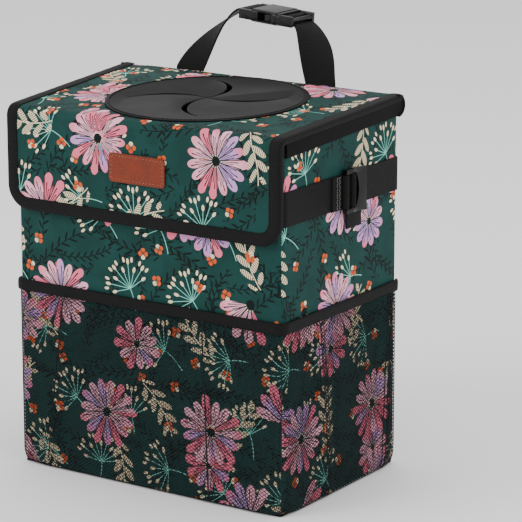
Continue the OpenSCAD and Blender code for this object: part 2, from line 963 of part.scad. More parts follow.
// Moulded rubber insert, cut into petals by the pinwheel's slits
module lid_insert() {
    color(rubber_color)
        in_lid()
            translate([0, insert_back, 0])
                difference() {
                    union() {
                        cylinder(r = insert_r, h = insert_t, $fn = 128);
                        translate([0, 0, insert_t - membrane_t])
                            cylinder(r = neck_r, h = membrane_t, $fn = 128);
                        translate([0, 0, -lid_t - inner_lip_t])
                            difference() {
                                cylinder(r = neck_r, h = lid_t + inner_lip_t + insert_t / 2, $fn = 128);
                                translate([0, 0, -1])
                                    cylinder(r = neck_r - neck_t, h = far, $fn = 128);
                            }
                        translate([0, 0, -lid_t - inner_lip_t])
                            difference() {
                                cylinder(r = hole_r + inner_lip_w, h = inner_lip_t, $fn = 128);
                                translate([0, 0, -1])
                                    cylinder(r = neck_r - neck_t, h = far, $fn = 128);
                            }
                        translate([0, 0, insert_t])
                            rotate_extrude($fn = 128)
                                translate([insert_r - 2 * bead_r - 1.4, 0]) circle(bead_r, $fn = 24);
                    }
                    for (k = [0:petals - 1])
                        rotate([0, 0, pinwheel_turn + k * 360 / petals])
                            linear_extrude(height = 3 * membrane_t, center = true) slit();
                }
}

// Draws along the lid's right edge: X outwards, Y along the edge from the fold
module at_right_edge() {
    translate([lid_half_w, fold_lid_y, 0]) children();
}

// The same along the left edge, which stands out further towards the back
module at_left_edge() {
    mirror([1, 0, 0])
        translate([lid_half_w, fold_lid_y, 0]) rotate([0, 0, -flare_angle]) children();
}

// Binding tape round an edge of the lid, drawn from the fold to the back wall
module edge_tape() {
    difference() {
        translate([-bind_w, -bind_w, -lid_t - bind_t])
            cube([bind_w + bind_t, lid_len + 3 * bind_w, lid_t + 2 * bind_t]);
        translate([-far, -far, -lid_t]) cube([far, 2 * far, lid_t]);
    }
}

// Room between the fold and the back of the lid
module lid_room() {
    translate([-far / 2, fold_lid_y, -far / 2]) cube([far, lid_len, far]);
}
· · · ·
§ **TASK DIRECTIONS**: Write out all the lines again, exactly as they are.

§ **FULL ANSWER**:
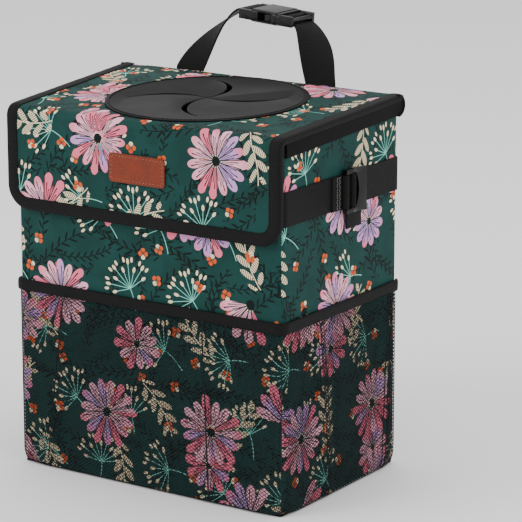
Continue the OpenSCAD and Blender code for this object: part 2, from line 963 of part.scad. More parts follow.
// Moulded rubber insert, cut into petals by the pinwheel's slits
module lid_insert() {
    color(rubber_color)
        in_lid()
            translate([0, insert_back, 0])
                difference() {
                    union() {
                        cylinder(r = insert_r, h = insert_t, $fn = 128);
                        translate([0, 0, insert_t - membrane_t])
                            cylinder(r = neck_r, h = membrane_t, $fn = 128);
                        translate([0, 0, -lid_t - inner_lip_t])
                            difference() {
                                cylinder(r = neck_r, h = lid_t + inner_lip_t + insert_t / 2, $fn = 128);
                                translate([0, 0, -1])
                                    cylinder(r = neck_r - neck_t, h = far, $fn = 128);
                            }
                        translate([0, 0, -lid_t - inner_lip_t])
                            difference() {
                                cylinder(r = hole_r + inner_lip_w, h = inner_lip_t, $fn = 128);
                                translate([0, 0, -1])
                                    cylinder(r = neck_r - neck_t, h = far, $fn = 128);
                            }
                        translate([0, 0, insert_t])
                            rotate_extrude($fn = 128)
                                translate([insert_r - 2 * bead_r - 1.4, 0]) circle(bead_r, $fn = 24);
                    }
                    for (k = [0:petals - 1])
                        rotate([0, 0, pinwheel_turn + k * 360 / petals])
                            linear_extrude(height = 3 * membrane_t, center = true) slit();
                }
}

// Draws along the lid's right edge: X outwards, Y along the edge from the fold
module at_right_edge() {
    translate([lid_half_w, fold_lid_y, 0]) children();
}

// The same along the left edge, which stands out further towards the back
module at_left_edge() {
    mirror([1, 0, 0])
        translate([lid_half_w, fold_lid_y, 0]) rotate([0, 0, -flare_angle]) children();
}

// Binding tape round an edge of the lid, drawn from the fold to the back wall
module edge_tape() {
    difference() {
        translate([-bind_w, -bind_w, -lid_t - bind_t])
            cube([bind_w + bind_t, lid_len + 3 * bind_w, lid_t + 2 * bind_t]);
        translate([-far, -far, -lid_t]) cube([far, 2 * far, lid_t]);
    }
}

// Room between the fold and the back of the lid
module lid_room() {
    translate([-far / 2, fold_lid_y, -far / 2]) cube([far, lid_len, far]);
}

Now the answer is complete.